With the death of AHCA should also be the death of Obamacare as a term. President Obama is no longer in office; President Trump is in charge, and has be responsible for its implementation going forward. With regulatory actions and executive orders, he has already moved in a very different direction than his predecessor. It is as much Trumpcare as it is Obamacare. He and his HHS Secretary Tom Price have limited but real authority to make changes to regulations implemented the various elements of the law, and even to potentially undo funding for cost-sharing. Will they really, with their actions, make cost-sharing and deductibles more expensive for consumers by taking away cost-sharing subsidies worth $900 million/year just in California? We will see.
If “Obamacare” was ever an appropriate title for the media to use (it wasn’t), it is less so now.

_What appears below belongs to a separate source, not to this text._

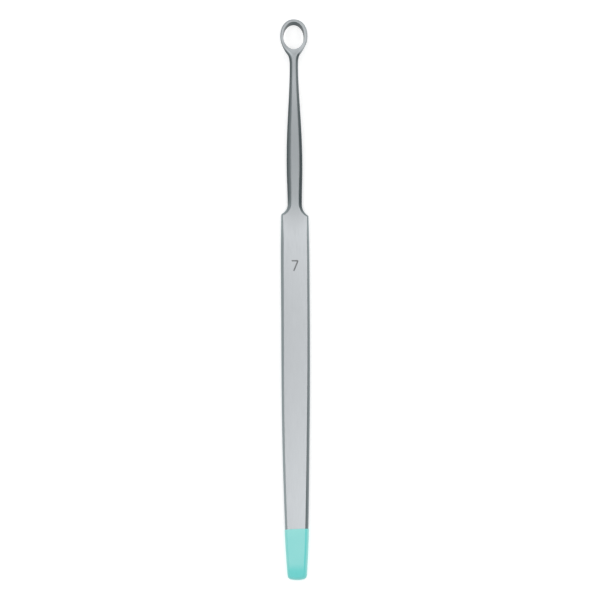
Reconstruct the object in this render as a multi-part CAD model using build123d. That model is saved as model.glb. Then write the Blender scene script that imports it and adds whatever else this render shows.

The term Obamacare always obscured more than it enlightened. The ACA actually left a lot of the health system intact, for better (to minimize disruption) and for worse (some existing problems continued)–but the term Obamacare suggested that every problem was a result of the law, when in fact the law provided tools for consumers to deal with longstanding issues like rising premiums: tax credits tied to premiums so lower- and moderate-income families can better afford coverage, the ability to shop around without being locked into a plan, etc. References to “Obamacare” often never clarified which component they were talking about, most notably the expansion of Medicaid, or the availability of affordability assistance through marketplaces like healthcare.gov or Covered California.
Hopefully, media reports will now dispense with the “Obamacare” moniker and to focus on these components going forward: Medicaid, the marketplace tax credits, etc. Obamacare is dead, because it really is interwoven into the existing health care system. The failure of AHCA means that the ACA is now solidified into the health care landscape–the new platform that we can build on an take additional steps toward an improved health care system.
In California, we had already been working to implement and improve on the Affordable Care Act, moving past the Obamacare debate to the specific solutions on everything from surprise medical bills to inaccurate provider directories to timely access to care to rising prescription drug prices, to broader efforts to expand coverage and address health care costs, and ultimately get to the goal of quality, affordable health care for all Californians. Hopefully the nation will join us in that journey.